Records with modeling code
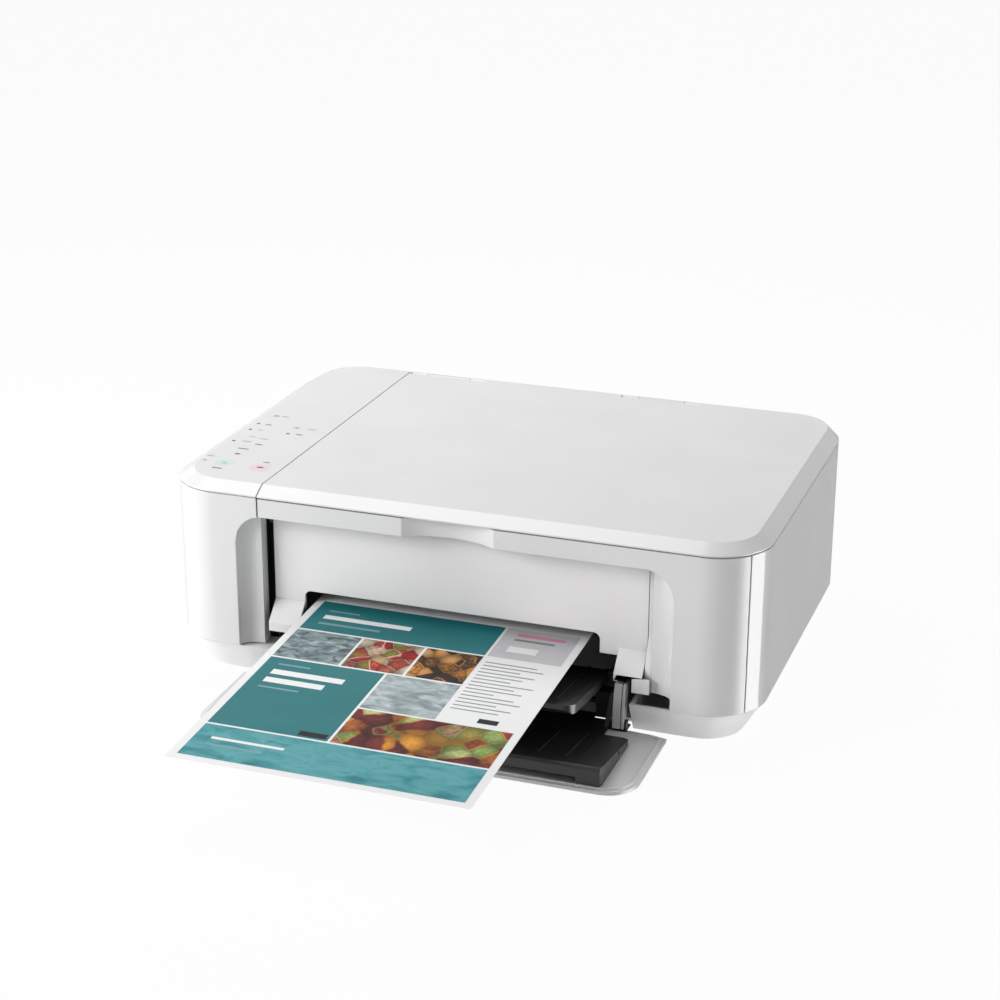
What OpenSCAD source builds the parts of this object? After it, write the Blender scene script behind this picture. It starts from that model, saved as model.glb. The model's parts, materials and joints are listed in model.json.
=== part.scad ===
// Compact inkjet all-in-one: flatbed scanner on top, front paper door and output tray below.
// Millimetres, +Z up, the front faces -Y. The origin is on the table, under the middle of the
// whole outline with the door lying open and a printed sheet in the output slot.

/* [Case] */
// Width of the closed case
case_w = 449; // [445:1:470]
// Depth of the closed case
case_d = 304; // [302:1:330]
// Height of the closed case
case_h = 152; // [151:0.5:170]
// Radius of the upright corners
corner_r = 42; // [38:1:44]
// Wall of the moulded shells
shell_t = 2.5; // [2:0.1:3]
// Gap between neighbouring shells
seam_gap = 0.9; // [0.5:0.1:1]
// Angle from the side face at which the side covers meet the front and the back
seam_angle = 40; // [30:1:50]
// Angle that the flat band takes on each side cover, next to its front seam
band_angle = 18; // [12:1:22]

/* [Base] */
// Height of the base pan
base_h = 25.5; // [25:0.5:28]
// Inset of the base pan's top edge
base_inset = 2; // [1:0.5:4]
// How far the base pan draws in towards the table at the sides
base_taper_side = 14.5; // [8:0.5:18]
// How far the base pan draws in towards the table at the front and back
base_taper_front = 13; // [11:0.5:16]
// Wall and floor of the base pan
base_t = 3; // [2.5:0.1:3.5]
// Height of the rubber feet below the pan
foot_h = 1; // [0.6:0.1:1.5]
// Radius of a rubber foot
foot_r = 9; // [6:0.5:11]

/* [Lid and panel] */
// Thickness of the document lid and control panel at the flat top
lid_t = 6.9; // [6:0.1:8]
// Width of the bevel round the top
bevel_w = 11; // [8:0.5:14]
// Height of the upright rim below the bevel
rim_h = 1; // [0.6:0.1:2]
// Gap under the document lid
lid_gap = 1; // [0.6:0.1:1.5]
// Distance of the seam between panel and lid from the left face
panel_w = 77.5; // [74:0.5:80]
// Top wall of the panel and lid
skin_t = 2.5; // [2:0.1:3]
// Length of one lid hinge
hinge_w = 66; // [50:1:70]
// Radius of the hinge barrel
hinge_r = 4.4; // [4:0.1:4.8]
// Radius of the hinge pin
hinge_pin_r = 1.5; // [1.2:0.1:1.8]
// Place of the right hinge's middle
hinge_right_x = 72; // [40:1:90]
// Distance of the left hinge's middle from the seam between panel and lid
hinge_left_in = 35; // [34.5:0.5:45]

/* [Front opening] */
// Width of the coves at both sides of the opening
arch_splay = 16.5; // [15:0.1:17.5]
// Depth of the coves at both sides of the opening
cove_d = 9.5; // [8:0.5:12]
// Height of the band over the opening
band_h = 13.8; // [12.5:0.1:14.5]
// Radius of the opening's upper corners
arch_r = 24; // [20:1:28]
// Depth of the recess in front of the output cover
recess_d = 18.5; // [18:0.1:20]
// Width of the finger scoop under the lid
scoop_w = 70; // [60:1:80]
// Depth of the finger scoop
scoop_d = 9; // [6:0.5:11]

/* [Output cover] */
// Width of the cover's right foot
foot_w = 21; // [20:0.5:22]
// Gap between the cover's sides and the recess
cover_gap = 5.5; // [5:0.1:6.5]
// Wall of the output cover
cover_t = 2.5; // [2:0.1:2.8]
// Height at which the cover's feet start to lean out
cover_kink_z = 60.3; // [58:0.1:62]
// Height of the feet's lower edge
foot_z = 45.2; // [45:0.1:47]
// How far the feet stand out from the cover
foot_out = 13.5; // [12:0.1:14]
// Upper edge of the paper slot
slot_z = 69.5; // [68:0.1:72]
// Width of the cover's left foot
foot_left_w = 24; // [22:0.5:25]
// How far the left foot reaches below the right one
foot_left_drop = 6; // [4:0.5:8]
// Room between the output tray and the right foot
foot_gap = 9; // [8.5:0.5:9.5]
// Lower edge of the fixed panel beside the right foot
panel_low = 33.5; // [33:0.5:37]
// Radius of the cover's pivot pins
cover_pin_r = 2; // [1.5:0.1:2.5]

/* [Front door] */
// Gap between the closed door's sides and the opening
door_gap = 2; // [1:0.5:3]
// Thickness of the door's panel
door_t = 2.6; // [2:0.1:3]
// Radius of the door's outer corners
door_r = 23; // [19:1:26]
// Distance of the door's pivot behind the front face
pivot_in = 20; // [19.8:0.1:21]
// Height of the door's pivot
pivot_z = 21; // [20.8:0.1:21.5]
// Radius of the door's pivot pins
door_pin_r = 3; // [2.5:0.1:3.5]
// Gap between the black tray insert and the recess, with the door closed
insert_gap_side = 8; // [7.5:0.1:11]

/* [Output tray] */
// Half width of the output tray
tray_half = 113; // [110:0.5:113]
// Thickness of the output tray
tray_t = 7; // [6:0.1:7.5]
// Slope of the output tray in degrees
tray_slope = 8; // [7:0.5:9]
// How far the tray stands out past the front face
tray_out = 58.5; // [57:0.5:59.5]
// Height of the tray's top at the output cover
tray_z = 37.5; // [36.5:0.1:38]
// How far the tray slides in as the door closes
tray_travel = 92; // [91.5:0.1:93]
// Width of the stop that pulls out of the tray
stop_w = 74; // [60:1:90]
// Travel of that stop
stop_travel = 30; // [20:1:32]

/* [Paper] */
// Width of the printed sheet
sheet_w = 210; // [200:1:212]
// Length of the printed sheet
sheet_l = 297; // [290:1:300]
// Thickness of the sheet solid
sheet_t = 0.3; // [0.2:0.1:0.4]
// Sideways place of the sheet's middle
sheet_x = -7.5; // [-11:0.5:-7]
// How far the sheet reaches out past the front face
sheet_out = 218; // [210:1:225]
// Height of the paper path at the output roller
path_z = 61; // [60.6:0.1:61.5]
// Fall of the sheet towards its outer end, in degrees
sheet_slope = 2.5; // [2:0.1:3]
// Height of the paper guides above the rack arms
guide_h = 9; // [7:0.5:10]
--
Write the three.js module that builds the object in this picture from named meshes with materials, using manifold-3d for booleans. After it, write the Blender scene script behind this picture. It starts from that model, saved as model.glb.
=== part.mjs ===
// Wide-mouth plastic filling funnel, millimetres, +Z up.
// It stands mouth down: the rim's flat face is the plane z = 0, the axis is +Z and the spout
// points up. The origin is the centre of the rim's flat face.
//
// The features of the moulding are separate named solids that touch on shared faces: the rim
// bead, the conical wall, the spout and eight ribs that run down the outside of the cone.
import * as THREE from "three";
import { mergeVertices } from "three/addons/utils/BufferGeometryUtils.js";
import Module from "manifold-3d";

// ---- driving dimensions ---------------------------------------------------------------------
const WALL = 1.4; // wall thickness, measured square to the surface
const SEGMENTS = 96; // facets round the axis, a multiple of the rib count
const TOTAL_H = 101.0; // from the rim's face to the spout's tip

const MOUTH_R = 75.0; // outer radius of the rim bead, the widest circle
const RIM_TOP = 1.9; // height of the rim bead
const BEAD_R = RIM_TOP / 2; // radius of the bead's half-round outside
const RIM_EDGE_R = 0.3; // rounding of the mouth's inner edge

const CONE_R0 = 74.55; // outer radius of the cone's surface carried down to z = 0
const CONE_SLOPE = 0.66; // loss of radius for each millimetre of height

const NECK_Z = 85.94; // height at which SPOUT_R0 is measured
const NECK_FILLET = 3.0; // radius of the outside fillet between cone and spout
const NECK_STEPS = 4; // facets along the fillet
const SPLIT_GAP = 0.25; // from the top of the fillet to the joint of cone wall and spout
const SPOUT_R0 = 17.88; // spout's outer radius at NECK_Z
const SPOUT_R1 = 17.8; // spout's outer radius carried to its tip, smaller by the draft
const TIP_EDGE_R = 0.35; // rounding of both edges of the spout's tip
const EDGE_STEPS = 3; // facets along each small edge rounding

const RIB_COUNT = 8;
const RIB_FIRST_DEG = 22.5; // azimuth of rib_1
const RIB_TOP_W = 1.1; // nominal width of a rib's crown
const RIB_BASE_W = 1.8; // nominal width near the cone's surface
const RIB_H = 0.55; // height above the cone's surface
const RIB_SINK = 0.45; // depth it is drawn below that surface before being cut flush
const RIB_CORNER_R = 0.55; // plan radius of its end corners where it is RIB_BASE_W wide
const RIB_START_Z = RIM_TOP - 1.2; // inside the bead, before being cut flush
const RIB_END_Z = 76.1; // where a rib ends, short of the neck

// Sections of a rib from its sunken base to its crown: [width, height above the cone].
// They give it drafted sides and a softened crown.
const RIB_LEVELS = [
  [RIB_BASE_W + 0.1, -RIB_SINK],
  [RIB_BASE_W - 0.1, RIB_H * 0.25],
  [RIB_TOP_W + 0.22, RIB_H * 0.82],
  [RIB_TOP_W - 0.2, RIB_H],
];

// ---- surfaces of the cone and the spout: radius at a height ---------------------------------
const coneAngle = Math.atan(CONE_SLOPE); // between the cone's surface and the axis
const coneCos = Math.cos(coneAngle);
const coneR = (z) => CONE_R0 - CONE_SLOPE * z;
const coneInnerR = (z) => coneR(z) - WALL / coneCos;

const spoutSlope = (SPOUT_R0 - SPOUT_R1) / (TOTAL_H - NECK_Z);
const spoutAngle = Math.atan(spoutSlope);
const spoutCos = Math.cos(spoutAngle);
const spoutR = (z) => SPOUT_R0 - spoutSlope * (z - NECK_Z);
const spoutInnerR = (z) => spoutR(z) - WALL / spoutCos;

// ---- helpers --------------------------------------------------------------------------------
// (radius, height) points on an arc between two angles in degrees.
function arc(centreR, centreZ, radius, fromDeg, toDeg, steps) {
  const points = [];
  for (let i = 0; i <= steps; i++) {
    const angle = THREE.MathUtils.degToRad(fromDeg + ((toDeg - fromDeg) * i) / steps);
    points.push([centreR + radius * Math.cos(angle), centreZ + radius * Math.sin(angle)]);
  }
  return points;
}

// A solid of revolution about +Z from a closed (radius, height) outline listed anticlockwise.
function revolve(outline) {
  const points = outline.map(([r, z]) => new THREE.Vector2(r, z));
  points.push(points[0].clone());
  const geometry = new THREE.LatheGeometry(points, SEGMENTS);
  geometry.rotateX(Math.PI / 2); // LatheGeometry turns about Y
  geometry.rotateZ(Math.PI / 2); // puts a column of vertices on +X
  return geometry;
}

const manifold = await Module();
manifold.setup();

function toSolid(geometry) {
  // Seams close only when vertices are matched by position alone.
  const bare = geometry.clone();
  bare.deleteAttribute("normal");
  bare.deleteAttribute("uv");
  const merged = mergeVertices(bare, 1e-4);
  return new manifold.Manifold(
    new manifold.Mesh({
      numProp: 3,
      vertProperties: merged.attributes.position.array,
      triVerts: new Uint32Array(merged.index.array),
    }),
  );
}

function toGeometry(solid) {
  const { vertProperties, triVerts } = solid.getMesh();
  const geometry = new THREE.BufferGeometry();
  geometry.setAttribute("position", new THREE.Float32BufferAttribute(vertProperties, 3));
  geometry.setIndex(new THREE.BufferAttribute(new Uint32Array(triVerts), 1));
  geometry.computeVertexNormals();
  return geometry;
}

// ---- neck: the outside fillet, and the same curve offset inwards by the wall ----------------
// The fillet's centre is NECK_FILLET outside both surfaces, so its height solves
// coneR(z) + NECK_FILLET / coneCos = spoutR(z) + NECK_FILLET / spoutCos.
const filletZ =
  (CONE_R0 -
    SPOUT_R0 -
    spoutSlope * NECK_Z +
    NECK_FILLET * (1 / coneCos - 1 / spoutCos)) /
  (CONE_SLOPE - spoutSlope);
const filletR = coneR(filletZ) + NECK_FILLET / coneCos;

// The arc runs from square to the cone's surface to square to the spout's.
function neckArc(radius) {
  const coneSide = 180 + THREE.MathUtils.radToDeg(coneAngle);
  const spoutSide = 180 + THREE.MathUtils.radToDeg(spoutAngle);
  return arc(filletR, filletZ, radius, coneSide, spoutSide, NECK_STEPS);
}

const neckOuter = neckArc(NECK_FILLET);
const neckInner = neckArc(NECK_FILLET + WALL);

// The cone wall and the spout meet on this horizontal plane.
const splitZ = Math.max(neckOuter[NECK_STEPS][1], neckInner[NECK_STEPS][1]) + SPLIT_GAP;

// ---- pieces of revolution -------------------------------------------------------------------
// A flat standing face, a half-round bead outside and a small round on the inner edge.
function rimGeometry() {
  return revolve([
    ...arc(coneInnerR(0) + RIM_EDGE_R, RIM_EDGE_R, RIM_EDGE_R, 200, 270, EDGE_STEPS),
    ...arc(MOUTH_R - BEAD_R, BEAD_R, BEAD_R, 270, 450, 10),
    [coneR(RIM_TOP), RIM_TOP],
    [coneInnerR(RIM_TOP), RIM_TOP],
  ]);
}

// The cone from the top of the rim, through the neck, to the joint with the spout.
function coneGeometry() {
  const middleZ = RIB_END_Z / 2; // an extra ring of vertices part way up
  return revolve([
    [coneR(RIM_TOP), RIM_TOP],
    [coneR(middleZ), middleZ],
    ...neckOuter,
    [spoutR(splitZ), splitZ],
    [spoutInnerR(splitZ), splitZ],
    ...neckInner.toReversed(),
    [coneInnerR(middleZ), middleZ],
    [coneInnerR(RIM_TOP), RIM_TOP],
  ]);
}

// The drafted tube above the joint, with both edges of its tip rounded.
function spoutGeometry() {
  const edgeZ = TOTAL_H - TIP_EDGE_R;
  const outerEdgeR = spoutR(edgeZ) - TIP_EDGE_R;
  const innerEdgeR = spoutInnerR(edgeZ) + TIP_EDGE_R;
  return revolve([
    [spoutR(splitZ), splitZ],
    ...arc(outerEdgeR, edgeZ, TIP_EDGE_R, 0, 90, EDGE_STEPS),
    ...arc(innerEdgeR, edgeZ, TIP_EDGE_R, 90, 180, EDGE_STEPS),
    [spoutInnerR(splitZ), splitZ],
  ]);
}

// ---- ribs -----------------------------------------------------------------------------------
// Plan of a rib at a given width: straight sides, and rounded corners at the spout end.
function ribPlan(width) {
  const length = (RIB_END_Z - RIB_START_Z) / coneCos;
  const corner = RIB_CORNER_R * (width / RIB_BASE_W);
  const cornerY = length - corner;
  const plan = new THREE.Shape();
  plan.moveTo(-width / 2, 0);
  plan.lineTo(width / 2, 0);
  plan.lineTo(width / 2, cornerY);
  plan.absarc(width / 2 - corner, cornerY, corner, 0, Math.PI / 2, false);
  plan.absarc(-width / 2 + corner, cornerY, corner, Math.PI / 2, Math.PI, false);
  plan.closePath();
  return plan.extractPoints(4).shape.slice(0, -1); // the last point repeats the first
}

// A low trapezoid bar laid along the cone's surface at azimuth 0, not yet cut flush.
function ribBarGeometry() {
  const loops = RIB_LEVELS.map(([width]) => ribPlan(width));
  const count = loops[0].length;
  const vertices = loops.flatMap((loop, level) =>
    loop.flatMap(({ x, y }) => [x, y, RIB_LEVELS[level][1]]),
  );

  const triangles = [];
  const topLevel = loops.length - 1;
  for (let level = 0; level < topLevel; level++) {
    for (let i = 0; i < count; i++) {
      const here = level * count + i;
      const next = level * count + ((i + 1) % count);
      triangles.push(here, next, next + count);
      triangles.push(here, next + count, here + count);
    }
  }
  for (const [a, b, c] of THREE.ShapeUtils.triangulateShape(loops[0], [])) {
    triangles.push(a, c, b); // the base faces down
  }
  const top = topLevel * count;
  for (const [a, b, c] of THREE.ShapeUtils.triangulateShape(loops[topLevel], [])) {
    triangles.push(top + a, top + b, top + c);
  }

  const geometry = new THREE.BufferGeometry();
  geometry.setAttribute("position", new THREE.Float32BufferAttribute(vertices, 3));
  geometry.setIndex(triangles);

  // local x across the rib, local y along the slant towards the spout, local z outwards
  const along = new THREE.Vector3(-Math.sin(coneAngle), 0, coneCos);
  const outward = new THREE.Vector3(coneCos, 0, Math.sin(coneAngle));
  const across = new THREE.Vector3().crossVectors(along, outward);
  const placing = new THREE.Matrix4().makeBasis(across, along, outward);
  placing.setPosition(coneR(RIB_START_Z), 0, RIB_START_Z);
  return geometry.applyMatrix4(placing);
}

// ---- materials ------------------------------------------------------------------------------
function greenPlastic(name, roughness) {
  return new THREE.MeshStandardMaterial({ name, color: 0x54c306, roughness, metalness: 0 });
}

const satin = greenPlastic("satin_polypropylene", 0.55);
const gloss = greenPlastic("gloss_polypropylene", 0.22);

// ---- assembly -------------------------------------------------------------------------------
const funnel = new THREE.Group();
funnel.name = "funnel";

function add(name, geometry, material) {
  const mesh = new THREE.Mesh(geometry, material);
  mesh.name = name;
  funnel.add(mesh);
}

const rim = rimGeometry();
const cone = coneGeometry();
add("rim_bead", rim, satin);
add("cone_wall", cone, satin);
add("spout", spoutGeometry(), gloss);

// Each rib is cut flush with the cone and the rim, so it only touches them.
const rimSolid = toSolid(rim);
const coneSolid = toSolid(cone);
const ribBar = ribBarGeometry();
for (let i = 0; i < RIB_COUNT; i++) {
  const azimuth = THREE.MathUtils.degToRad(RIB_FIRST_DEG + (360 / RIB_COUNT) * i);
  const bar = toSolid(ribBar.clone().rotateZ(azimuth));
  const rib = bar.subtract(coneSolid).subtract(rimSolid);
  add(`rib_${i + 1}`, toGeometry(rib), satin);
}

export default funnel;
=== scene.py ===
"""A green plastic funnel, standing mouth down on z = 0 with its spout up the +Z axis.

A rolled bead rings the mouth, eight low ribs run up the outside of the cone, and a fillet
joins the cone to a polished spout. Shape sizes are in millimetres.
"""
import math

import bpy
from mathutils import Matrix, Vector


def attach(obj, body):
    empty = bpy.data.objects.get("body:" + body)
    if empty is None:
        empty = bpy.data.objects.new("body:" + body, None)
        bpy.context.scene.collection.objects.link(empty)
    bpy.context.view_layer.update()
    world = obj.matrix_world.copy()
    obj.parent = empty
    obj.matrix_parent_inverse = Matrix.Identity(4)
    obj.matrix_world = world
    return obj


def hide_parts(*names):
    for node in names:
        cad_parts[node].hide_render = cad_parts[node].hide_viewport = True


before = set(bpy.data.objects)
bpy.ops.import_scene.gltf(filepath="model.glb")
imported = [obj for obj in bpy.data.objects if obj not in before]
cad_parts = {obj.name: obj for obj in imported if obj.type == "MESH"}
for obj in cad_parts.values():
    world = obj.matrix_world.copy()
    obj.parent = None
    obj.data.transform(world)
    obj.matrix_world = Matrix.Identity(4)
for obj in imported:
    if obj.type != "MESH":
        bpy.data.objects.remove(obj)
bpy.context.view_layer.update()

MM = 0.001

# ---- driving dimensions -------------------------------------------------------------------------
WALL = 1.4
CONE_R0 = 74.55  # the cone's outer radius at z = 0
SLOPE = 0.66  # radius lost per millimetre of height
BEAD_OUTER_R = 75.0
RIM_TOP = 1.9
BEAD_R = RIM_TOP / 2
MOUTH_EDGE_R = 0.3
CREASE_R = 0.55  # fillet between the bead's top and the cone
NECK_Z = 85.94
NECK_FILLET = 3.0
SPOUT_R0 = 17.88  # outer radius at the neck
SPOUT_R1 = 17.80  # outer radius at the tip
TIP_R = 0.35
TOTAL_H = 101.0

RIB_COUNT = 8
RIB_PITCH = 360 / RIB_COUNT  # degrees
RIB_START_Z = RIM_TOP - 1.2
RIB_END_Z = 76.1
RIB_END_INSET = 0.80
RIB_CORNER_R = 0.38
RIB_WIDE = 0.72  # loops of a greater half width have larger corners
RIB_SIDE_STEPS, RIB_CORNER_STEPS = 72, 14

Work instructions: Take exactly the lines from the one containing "before = set(bpy.data.objects)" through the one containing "RIB_SIDE_STEPS, RIB_CORNER_STEPS = 72, 14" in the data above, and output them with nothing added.

Result:
before = set(bpy.data.objects)
bpy.ops.import_scene.gltf(filepath="model.glb")
imported = [obj for obj in bpy.data.objects if obj not in before]
cad_parts = {obj.name: obj for obj in imported if obj.type == "MESH"}
for obj in cad_parts.values():
    world = obj.matrix_world.copy()
    obj.parent = None
    obj.data.transform(world)
    obj.matrix_world = Matrix.Identity(4)
for obj in imported:
    if obj.type != "MESH":
        bpy.data.objects.remove(obj)
bpy.context.view_layer.update()

MM = 0.001

# ---- driving dimensions -------------------------------------------------------------------------
WALL = 1.4
CONE_R0 = 74.55  # the cone's outer radius at z = 0
SLOPE = 0.66  # radius lost per millimetre of height
BEAD_OUTER_R = 75.0
RIM_TOP = 1.9
BEAD_R = RIM_TOP / 2
MOUTH_EDGE_R = 0.3
CREASE_R = 0.55  # fillet between the bead's top and the cone
NECK_Z = 85.94
NECK_FILLET = 3.0
SPOUT_R0 = 17.88  # outer radius at the neck
SPOUT_R1 = 17.80  # outer radius at the tip
TIP_R = 0.35
TOTAL_H = 101.0

RIB_COUNT = 8
RIB_PITCH = 360 / RIB_COUNT  # degrees
RIB_START_Z = RIM_TOP - 1.2
RIB_END_Z = 76.1
RIB_END_INSET = 0.80
RIB_CORNER_R = 0.38
RIB_WIDE = 0.72  # loops of a greater half width have larger corners
RIB_SIDE_STEPS, RIB_CORNER_STEPS = 72, 14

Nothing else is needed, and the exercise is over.